Winona next argues Wachovia was required to make automatic advances from the lines of credit to cover overdrafts on the Winona account. If Wachovia had made such automatic advances, Winona argues, the balance in the checking account would have been sufficient to cover certain checks Wachovia dishonored. Although no written agreement between Wachovia and Winona mentions automatic overdraft coverage, Winona relys exclusively on Britton’s own testimony about an alleged oral agreement made with Bouknight. Winona’s reliance is misplaced. The parol evidence rule bars the introduction of extrinsic evidence to modify or contradict the terms of an integrated written agreement. Levy v. Outdoor Resorts, 304 S.C. 427, 432, 405 S.E.2d 387, 390 (1991). As a matter of substantive law, therefore, Britton’s testimony cannot modify the explicit terms of the parties’ written agreement.

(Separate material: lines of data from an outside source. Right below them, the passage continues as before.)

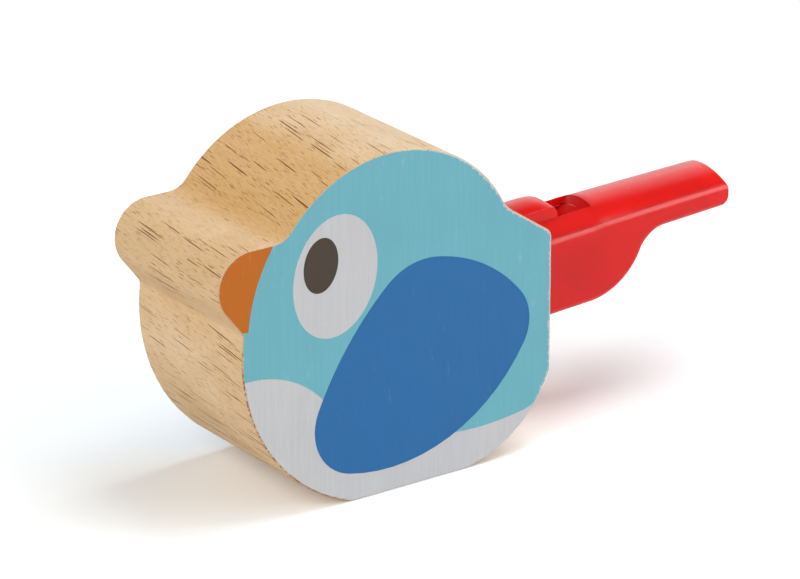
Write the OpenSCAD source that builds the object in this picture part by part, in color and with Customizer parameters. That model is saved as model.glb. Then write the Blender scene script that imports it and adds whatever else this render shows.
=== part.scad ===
// Wooden bird call: a beech block printed with a bird on both faces, and a
// plastic whistle set into its tail. Sizes are in millimetres.
// X runs from the beak to the mouthpiece, Y from the front face to the back
// face and Z up. The origin lies on the base, midway through the block, under
// the centre of the round breast.

/* [Wooden block] */
// Height of the block, from its base to the crown
body_h = 70; // [66:0.5:76]
// Thickness of the wood between its two printed faces
wood_t = 36.2; // [26:0.2:50]
// Radius of the round breast
breast_r = 36.4; // [34:0.2:39]
// How much of the breast circle the flat base takes off
base_cut = 1.7; // [0.8:0.1:3]
// Radius of the head
head_r = 30.3; // [28:0.1:32]
// Radius of the rump, between the base and the tail
rump_r = 26.1; // [24:0.1:28]
// Distance of the flat tail face from the centre of the breast
tail_x = 36.7; // [34:0.1:40]
// Height at which the tail face meets the shoulder
tail_h = 45.5; // [43:0.1:48]
// Slope of the shoulder, in degrees
shoulder_slope = 34; // [25:1:40]
// Rounding of the tail's upper corner
tail_corner_r = 2; // [0.5:0.1:4]
// Hollow between the shoulder and the head
shoulder_hollow_r = 7; // [3:0.5:10]

/* [Beak] */
// Radius of the beak's round tip
beak_r = 7.3; // [6:0.1:9]
// Hollow above the beak
brow_hollow_r = 5; // [2:0.2:7]
// Hollow below the beak
chin_hollow_r = 2.4; // [1:0.2:5]
// Slope of the beak's lower side, in degrees
beak_slope = 52; // [45:1:60]

/* [Print] */
// Thickness of the white ground coat
ground_t = 0.1; // [0.05:0.01:0.3]
// Thickness of a colour coat
colour_t = 0.1; // [0.05:0.01:0.3]
// White rim left round the colours at the block's edge
rim_w = 0.15; // [0:0.05:0.6]
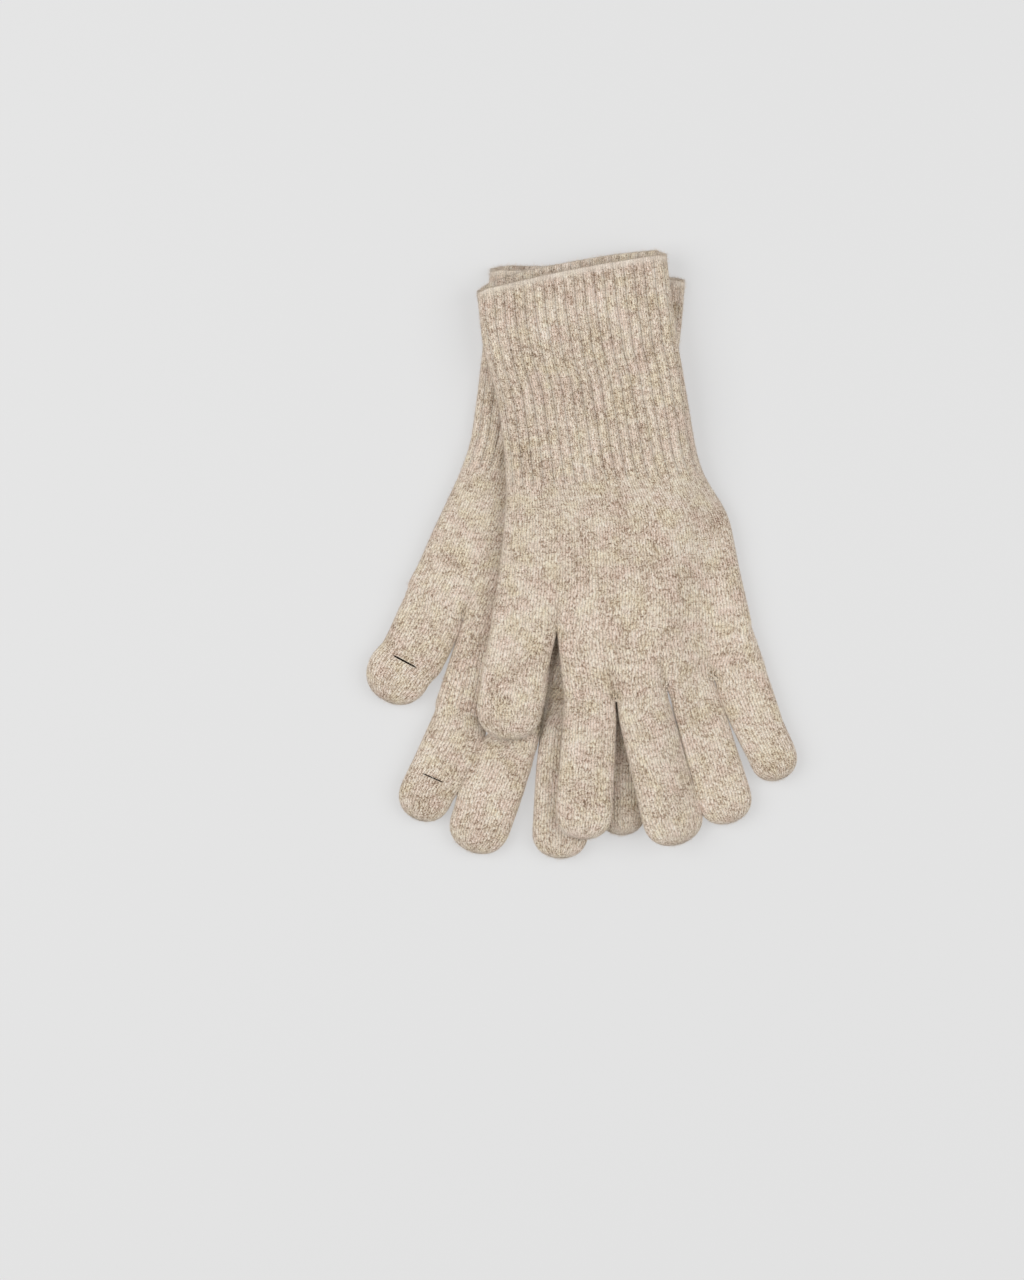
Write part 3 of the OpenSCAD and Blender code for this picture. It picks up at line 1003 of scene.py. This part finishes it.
def yarn(centres, radius):
    """A length of yarn through some points, thinner at both ends."""
    sides, steps = 7, len(centres)
    way = unit(centres[-1] - centres[0])
    side = unit(np.cross(way, Z))
    turns = np.linspace(0, 2 * math.pi, sides, endpoint=False)
    verts, faces = [], []
    for k, centre in enumerate(centres):
        thin = radius * (0.55 + 0.45 * math.sin(math.pi * k / (steps - 1)) ** 0.5)
        for turn in turns:
            verts.append(centre + side * thin * math.cos(turn) + Z * thin * math.sin(turn))
    for k in range(steps - 1):
        for i in range(sides):
            j = (i + 1) % sides
            faces.append((k * sides + i, k * sides + j, (k + 1) * sides + j, (k + 1) * sides + i))
    return verts, faces


def crotch_stitches(glove):
    """Yarn that closes each crotch, as small crossing stitches that lie on the cloth."""
    spots = [(glove.crotch, unit(glove.stalls["thumb"].ahead + glove.stalls["index"].ahead))]
    for a, b in zip(FINGERS, FINGERS[1:]):
        one, two = glove.stalls[a], glove.stalls[b]
        spots.append(((one.ends()[1] + two.ends()[0]) / 2, unit(one.ahead + two.ahead)))
    verts, faces = [], []
    for spot, ahead in spots:
        across = np.array([-ahead[1], ahead[0]])
        base = under(spot[:1], spot[1:], glove.left)[0] + GLOVE_T / 2
        for turn, back in STITCHES:
            way = across * math.cos(turn) + ahead * math.sin(turn)
            centres = []
            for t in np.linspace(-STITCH, STITCH, 9):
                near = abs(t * math.cos(turn))
                full = max(side_profile(near), PINCH * 2 / GLOVE_T)
                place = spot - ahead * back * MM + way * t
                centres.append(np.append(place, base + full * GLOVE_T / 2 + YARN_UP))
            v, f = yarn(centres, YARN)
            faces += [tuple(i + len(verts) for i in q) for q in f]
            verts += v
    mesh = bpy.data.meshes.new(glove.side + "_crotch_yarn")
    mesh.from_pydata([tuple(v) for v in verts], [], faces)
    mesh.materials.append(STOCKING)
    mesh.polygons.foreach_set("use_smooth", np.ones(len(faces), bool))
    store_points(mesh, np.array(verts) / MM)
    made = bpy.data.objects.new(mesh.name, mesh)
    bpy.context.scene.collection.objects.link(made)
    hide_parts(glove.side + "_crotch_stitches")
    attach(made, glove.side + "_glove")


for hand_side in ("right", "left"):
    crotch_stitches(build_glove(hand_side))

stage_and_camera()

Winona further argues that Wachovia wrongfully dishonored two $30,000.00 checks that Winona drew on its account at Wachovia Bank and then deposited into Winona’s account at Pee Dee Federal Savings Bank. Winona contends that although Wachovia later tendered a cashier’s check to satisfy the dishonored checks, the subsequent tender did not retroactively ameliorate the account’s previous insufficiency.

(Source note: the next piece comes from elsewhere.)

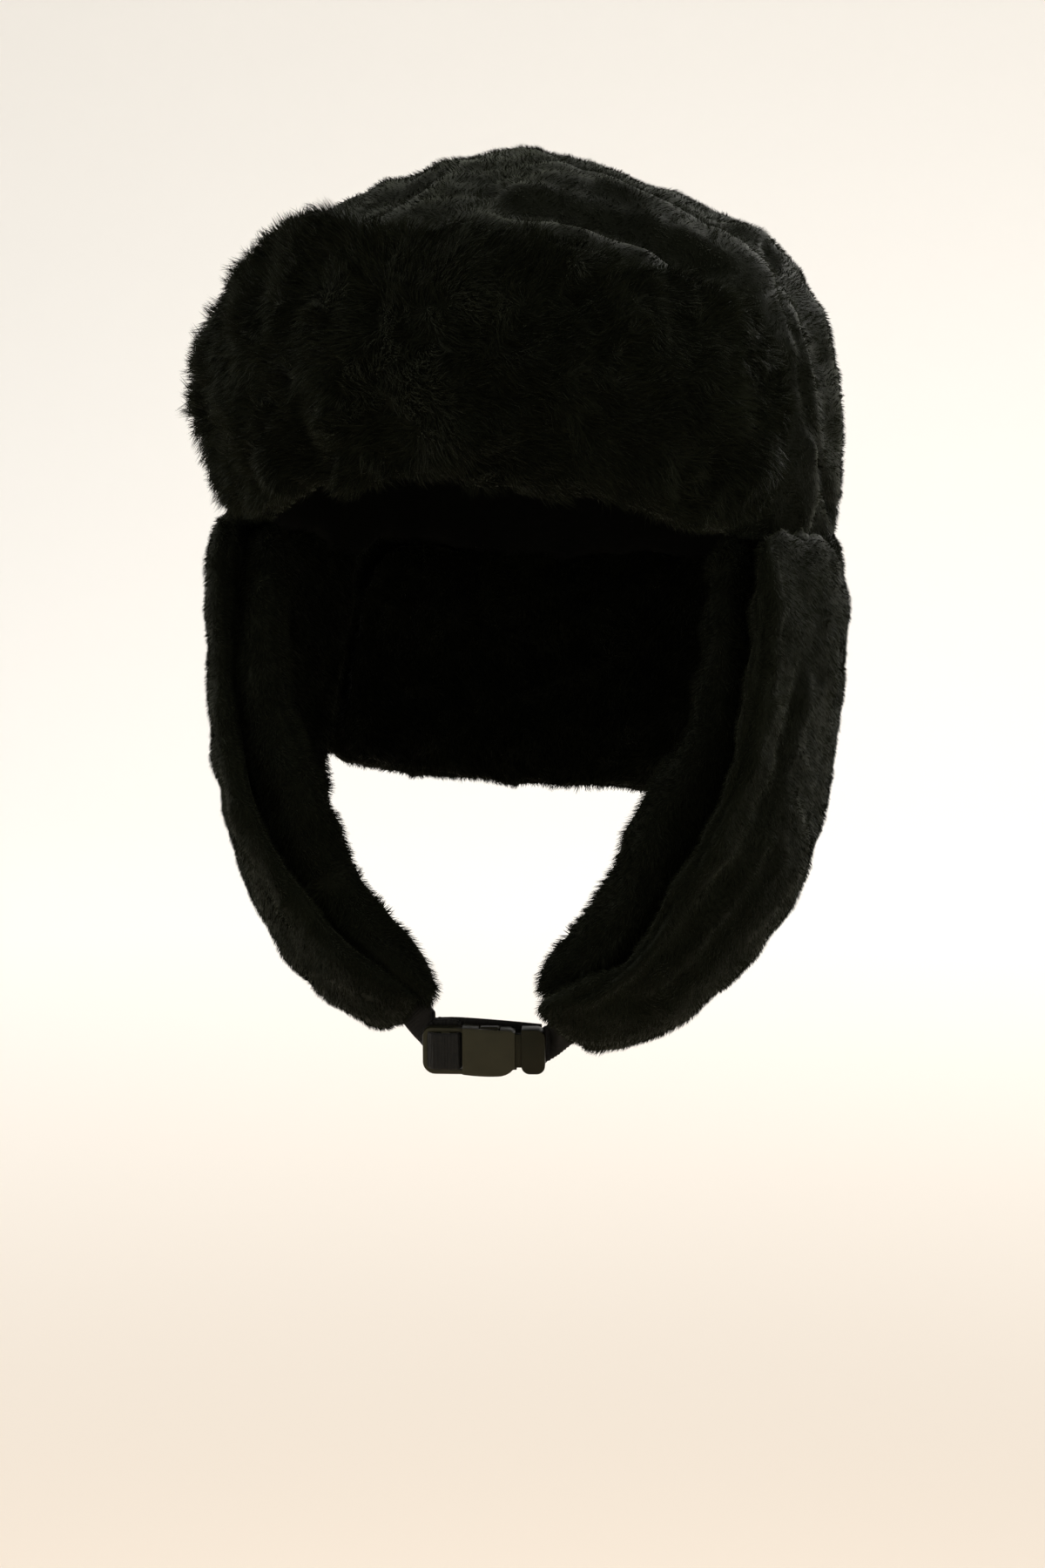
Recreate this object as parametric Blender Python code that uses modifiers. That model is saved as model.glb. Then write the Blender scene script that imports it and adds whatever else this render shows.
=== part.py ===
"""A worn ushanka of black plush fur: crown, turned-up front flap, two ear flaps and a neck flap,
each flap an outer layer over a fur lining, and a webbing chin strap with a side-release buckle.

Metres, +Z up, the face looking along -Y and the wearer's left at +X. The origin is the middle of
the head opening, at the height of the crown's rim above the ears. The hat is built as it is worn.
"""

import math

import bmesh
import bpy
import numpy as np
from mathutils import Vector

# Head opening, inside the crown at its rim
HEAD_HALF_WIDTH = 0.0815
HEAD_FRONT = 0.0960
HEAD_BACK = 0.1020
HEAD_EGG = 0.07  # share by which the opening narrows in front and widens behind

# Crown
CROWN_INSIDE_HEIGHT = 0.1060
CROWN_WALL = 0.0205
CROWN_PRESSED_WALL = 0.0110  # the pile lies flat under the front flap
CROWN_RINGS = 13
CROWN_SEGMENTS = 44
RIM_TILT = 0.155  # rise of the rim for each metre forward: the hat sits tipped back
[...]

As the forgoing makes clear, Winona has adduced no evidence to show it had sufficient funds in its account to satisfy the checks dishonored by Wachovia. Further, Winona’s allegations of wrongdoing by Wachovia all fail as a matter of law. Accordingly, the trial court committed no error in granting Wachovia’s directed verdict motion on Winona’s counterclaims.
As its final issue on appeal, Winona argues the trial court erred in granting Wachovia’s motion for summary judgment because the defense of setoff asserted by Winona created factual issues as to the amount of indebtedness owed under the notes. We disagree.
Rather than contesting facts germane to Wachovia’s claim, Winona, in effect, asserts that the mere existence of its counterclaim allows for the possibility of a right of setoff, thereby precluding the trial court from granting summary judgment. As the trial court correctly noted, “the mere existence of this potential right of setoff does not create a genuine issue of material fact.” With no genuine dispute as to the material facts of Wachovia’s claim, the trial court committed no error in granting summary judgment.
STILWELL, BEATTY, and SHORT, JJ., concur.
 We decide this case without oral argument pursuant to Rule 215, SCACR.